Exercise objective
Nothing should be left out: output all of the entries exactly.

Data rows
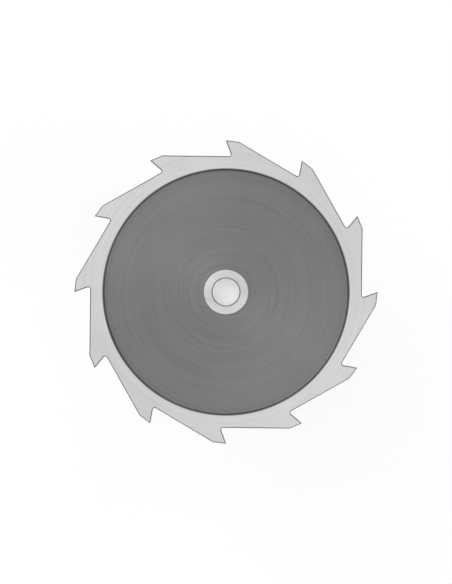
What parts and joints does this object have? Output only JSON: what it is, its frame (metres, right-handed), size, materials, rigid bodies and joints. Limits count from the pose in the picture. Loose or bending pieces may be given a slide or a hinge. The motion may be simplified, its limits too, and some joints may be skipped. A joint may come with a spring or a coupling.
{
  "type": "woodruff keyseat cutter",
  "caption": "Shank-type milling cutter for half-moon keyseats: a narrow disc with straight relieved teeth and shallow side recesses, on a slim neck and a plain round shank.",
  "frame": {"origin": "centre of the flat end of the shank, which the tool stands on", "axes": "+Z along the tool's axis from the shank to the cutting head; +Y through one of the cutting edges"},
  "size_m": [0.0286, 0.0286, 0.071],
  "materials": {
    "ground_steel": "fine ground tool steel; the recesses in the head and the neck are left darkened"
  },
  "bodies": {
    "root": {"keyseat_cutter": "ground_steel"}
  },
  "joints": []
}
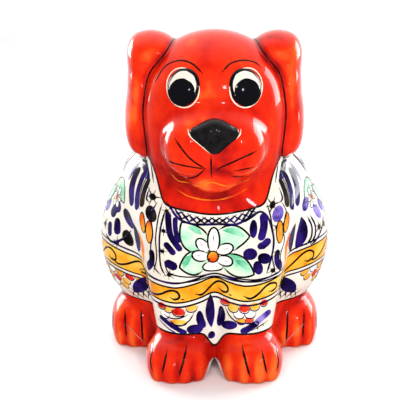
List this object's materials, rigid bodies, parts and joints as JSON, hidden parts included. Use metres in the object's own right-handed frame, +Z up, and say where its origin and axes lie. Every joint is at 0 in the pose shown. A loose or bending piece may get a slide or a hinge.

Complete answer
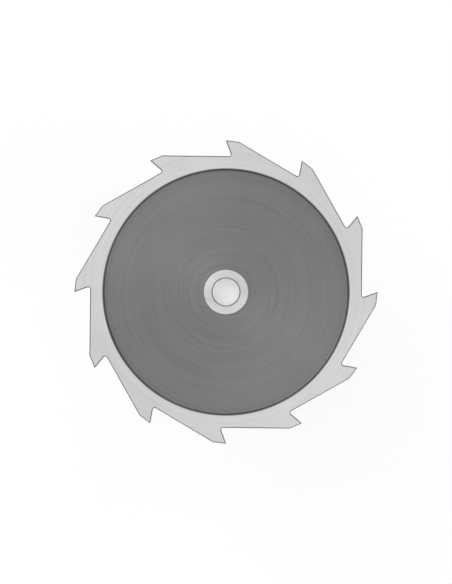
What parts and joints does this object have? Output only JSON: what it is, its frame (metres, right-handed), size, materials, rigid bodies and joints. Limits count from the pose in the picture. Loose or bending pieces may be given a slide or a hinge. The motion may be simplified, its limits too, and some joints may be skipped. A joint may come with a spring or a coupling.
{
  "type": "woodruff keyseat cutter",
  "caption": "Shank-type milling cutter for half-moon keyseats: a narrow disc with straight relieved teeth and shallow side recesses, on a slim neck and a plain round shank.",
  "frame": {"origin": "centre of the flat end of the shank, which the tool stands on", "axes": "+Z along the tool's axis from the shank to the cutting head; +Y through one of the cutting edges"},
  "size_m": [0.0286, 0.0286, 0.071],
  "materials": {
    "ground_steel": "fine ground tool steel; the recesses in the head and the neck are left darkened"
  },
  "bodies": {
    "root": {"keyseat_cutter": "ground_steel"}
  },
  "joints": []
}
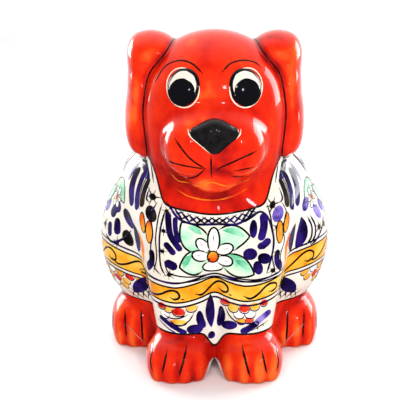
List this object's materials, rigid bodies, parts and joints as JSON, hidden parts included. Use metres in the object's own right-handed frame, +Z up, and say where its origin and axes lie. Every joint is at 0 in the pose shown. A loose or bending piece may get a slide or a hinge.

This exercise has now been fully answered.